In Australia the RBA implements monetary policy by creating a target for the interbank overnight cash rate – or in other words – the interest rate on unsecured overnight loans between banks.
This ‘target’ is determined at the RBA monetary policy meetings and is specifically implemented through what it calls its domestic open market operations.
But how do changes in the overnight cash rate affect wider interest rates and economic activity?
Unfortunately, this question doesn’t have an easy answer and has likely been the topic of many PhD’s. If the reader is interested, the RBA has published articles and videos which highlight a number of different ‘channels’ of monetary policy transmission.
Conclusion
Recent articles from the BOE and RBA argue that money is created in the economy when commercial financial institutions make loans.
Luckily, we don’t have to take their word for it.

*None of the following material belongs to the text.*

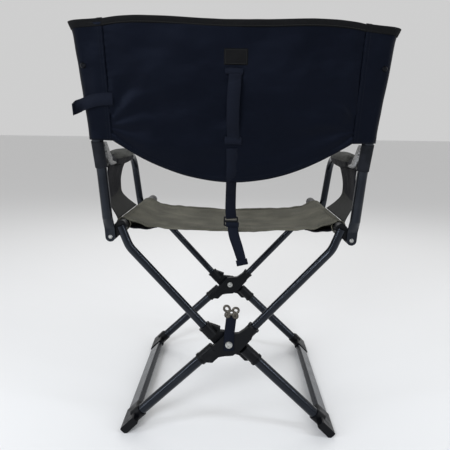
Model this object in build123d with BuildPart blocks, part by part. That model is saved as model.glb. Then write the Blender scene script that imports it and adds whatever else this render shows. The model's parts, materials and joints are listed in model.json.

There are several other people and institutions who agree.
For example, the German central bank – the Bundesbank – has published an article on their website which states that “banks can create book money just by making an accounting entry: according to the Bundesbank’s economists, “this refutes a popular misconception that banks act simply as intermediaries at the time of lending”
Moreover, two academics in the economics field have been attempting to highlight the reality of banks and money creation and the impact it has on the economy for many years.
Professor Richard Werner has published a number of articles that corroborate the BOE’s view about money creation, not only in terms of theory (see Werner, 2014), but also empirically (see Werner, 2016).
Australian Professor Steve Keen has also been trying to help his economic colleagues understand the reality of money creation in the modern economy (see Keen, 2015).
- This example was inspired by a similar example in the RBA’s 2018 bulletin.
- Remember that a bank deposit is one of the three types of money in Australia and the primary type of money used for transaction by households and companies. Therefore, a creation of a bank deposit is the creation of ‘money’.